Behind the numbers are real communities adapting in environmental time. In Wales’ Snowdonia, botanists work in secret locations to document rare plants, understanding that publicity can sometimes threaten the very species they’re trying to protect. Tanzanian fishers find themselves caught between modernization programs meant to help them and the financial burdens these changes create. Along Kenya’s coast, residents of Uyombo face displacement for the country’s first nuclear plant, their dolphin-dotted waters and thriving mangroves suddenly viewed through the lens of national energy needs rather than local livelihood.
The contrast between celebration and crisis plays out most starkly in the realm of climate storytelling itself. At 99, David Attenborough continues documenting London’s surprising urban wildlife, finding hope in the city’s hidden ecosystems. Meanwhile, folk duo GoldenOak transforms climate anxiety into haunting melodies that help audiences process environmental grief. These artists understand something crucial: that emotional connection often drives action more powerfully than data alone.
Perhaps most telling are the stories of institutional response. Queensland’s reversal on flying fox protections despite scientific opposition signals how quickly political winds can shift environmental policy. Massive funding cuts to conservation programs in Southeast Asia compound the region’s existing challenges with deadly flooding and continued fossil fuel expansion. Yet individual champions like Elizabeth Erasito, who spent two decades protecting Fiji’s islands, demonstrate that persistent, politically savvy conservation leadership can create lasting change.

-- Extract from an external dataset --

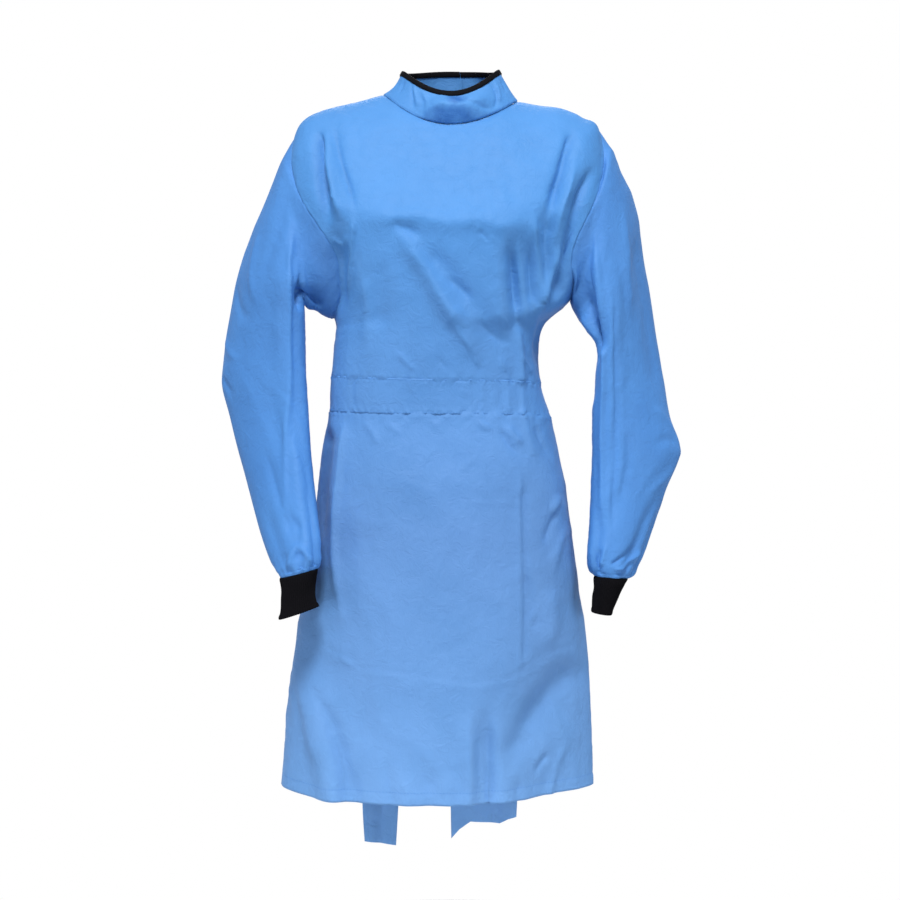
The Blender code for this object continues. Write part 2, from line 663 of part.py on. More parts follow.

The emerging picture suggests we’re living through an acceleration — of discovery, of loss, of legal innovation, and of community-level adaptation. Scientists are identifying 15 emerging forces that could transform conservation in the coming decade, even as current crises demand immediate attention. As the week unfolds, all eyes will be on how these parallel tracks of innovation and extinction continue to intersect, and whether our growing capacity to recognize nature’s rights can keep pace with the forces that threaten its existence.